"Si hay en el mundo un país tan miserable en el que no se pueda vivir sin obrar mal, y los ciudadanos sean bribones por necesidad, no se debe ahorcar en él al malhechor sino a quien le obliga a que lo sea".
Esta frase de Jean Jacques Rousseau, parece cobrar gran sentido con la violencia que se ha acrecentado en las comunas de Medellín.
Alexánder Macías , un periodista de este diario, escribió recientemente un artículo desconcertante. Macías contó sobre 10 niñas de un mismo colegio de la comuna 13 que están en embarazo. Lo más doloroso es que los padres de los bebés hacen parte de los combos que delinquen. Otro dato inaudito: de una misma institución han desertado más de 200 jóvenes.
Desde la campaña para su elección como primera autoridad de la ciudad, Aníbal Gaviria ha usado el tema de la vida como consigna. Seguramente su fallecido hermano Guillermo, exgobernador de Antioquia, ha inspirado ese propósito. Pese a ello, cada vez más se recrudece la violencia en Medellín. Los medios nacionales e internacionalmente han puesto sus ojos en la ciudad, que cada tanto sorprende por sus muertes terribles y, sin embargo, indiferentes para grandes empresarios y habitantes de otros sectores donde no se sufre esa violencia.
Comparto la idea de que la Alcaldía de Medellín, en cabeza de Aníbal Gaviria, no debe dejarle la tarea de luchar contra esto sólo a la Fuerza Pública. Hay que fortalecer los procesos sociales y educativos, apoyar a estos raperos que están haciendo una revolución social a partir de la música y la cultura. Y no, como lo dice Rousseau en su obra Emilio, para que los ciudadanos de esas comunas se vuelvan bribones por necesidad.
Tampoco soy partidario de la decisión de interrumpir el diálogo con las pandillas que controlan las comunas, porque así se captura información importante para que, por lo menos, cese la violencia. Algo semejante se hace con éxito en los EE. UU. Si los norteamericanos hablaron con los talibanes en Afganistán y ahora nosotros lo hacemos con las Farc, por qué no hacerlo con esas pandillas.

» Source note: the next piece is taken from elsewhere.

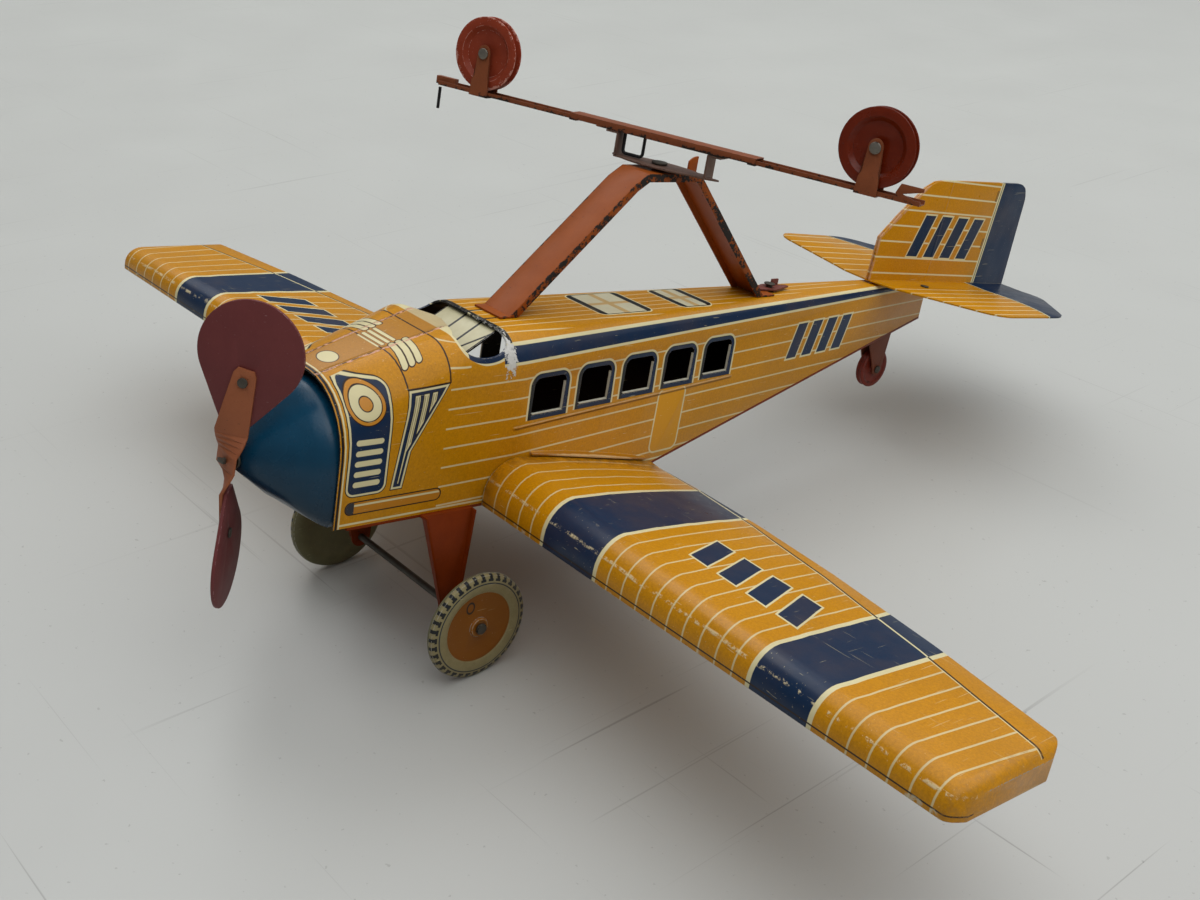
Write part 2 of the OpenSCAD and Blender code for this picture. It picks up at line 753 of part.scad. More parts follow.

Además del preocupante diagnóstico del conflicto urbano hecho por los medios, esta semana recibimos la dura noticia de la muerte de El Duke, el rapero de la 13.
Fue él uno de los que le dio vida al Festival Revolución sin muertos. Su asesinato es un trueno que nos indica que estamos tocando fondo.
"Es difícil estar dentro y difícil estar fuera", dicen sus canciones. Y eso es algo complejo, difícil de entender, pero cierto.
Alguna vez pude conversar largamente con El Duke.
Llegó entonando una canción y cuando terminó de cantarla me habló de lo que se había convertido en su obsesión: enseñar a los niños a rapear y que los jóvenes pudieran narrar con su propio puño y letra sus experiencias de vida en la comuna.
Esas mismas canciones, que explican sus miedos y exponen sus esperanzas, también hablan de la no militarización y de la no repetición de la cruenta Operación Orión, en la que murieron muchos de sus "parceros".
Ellos, los raperos, la tienen clara: las notas, la danza, la educación, las oportunidades, son las que cambian su destino sangriento; quieren cantarle a la vida, a la paz.